Case 7: R v. Howe [1987] AC 417
Facts:
Defendants claimed they participated in murder under duress.
Held:
Duress is not a defence to murder, regardless of the accused’s role.
Even secondary participants cannot use duress to justify killing.
Importance:
A leading authority rejecting duress as a defence for murder.
Case 8: R v. Valderrama-Vega [1985] Crim LR 220
Facts:
Claimed he smuggled drugs because he was threatened with death and exposure of his sexuality.
Held:
A threat of death or serious injury must be a substantial reason for the act, but other factors may be considered.
Duress was allowed to be considered by the jury.
Importance:
Recognised multiple motivators can exist, but the threat of death must be central.
Case 9: R v. Cole [1994] Crim LR 582
Facts:
Defendant claimed he committed robbery because of threats to repay debt.
Held:
There must be a nexus between the threat and the crime.

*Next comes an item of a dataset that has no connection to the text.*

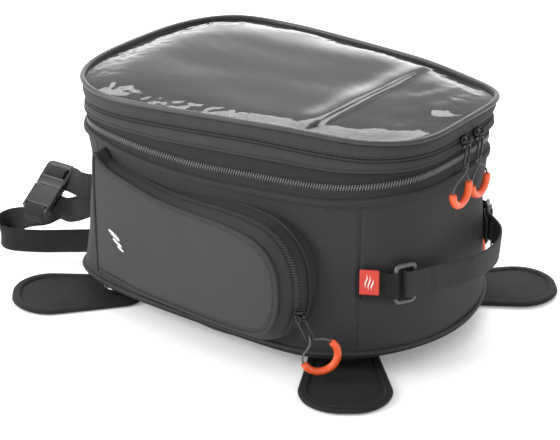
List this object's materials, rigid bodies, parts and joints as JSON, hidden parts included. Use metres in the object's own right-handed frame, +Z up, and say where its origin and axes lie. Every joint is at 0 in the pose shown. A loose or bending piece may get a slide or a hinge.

The threats must be to commit a specific offence, not general pressure.
Importance:
Clarified that duress cannot justify random criminal conduct—it must be directly connected.
🔍 Comparative Table
Case | Defence | Key Point |
---|---|---|
R v. Gladstone Williams | Self-defense | Honest belief in threat is sufficient |
R v. Clegg | Self-defense | Excessive force invalidates the defence |
R v. Bird | Self-defense | No duty to retreat |
R v. Collins | Self-defense | Householder may use disproportionate force |
R v. Hasan | Duress | No defence if voluntarily exposed to threats |
R v. Graham | Duress | Two-part test (subjective + objective) |
R v. Howe | Duress | Not available for murder |
R v. Valderrama-Vega | Duress | Threat must be a substantial reason |
R v. Cole | Duress | Specific link between threat and offence required |
⚖️ Conclusion
Self-defense is a robust defence when the defendant uses reasonable and proportionate force against a perceived threat, including mistaken threats.
Duress is more restricted. It only applies under serious, imminent threats and never to murder. It also requires a clear link between the threat and the crime.
These landmark cases have shaped how courts interpret and apply these defences in criminal law, balancing individual protection against public interest and justice.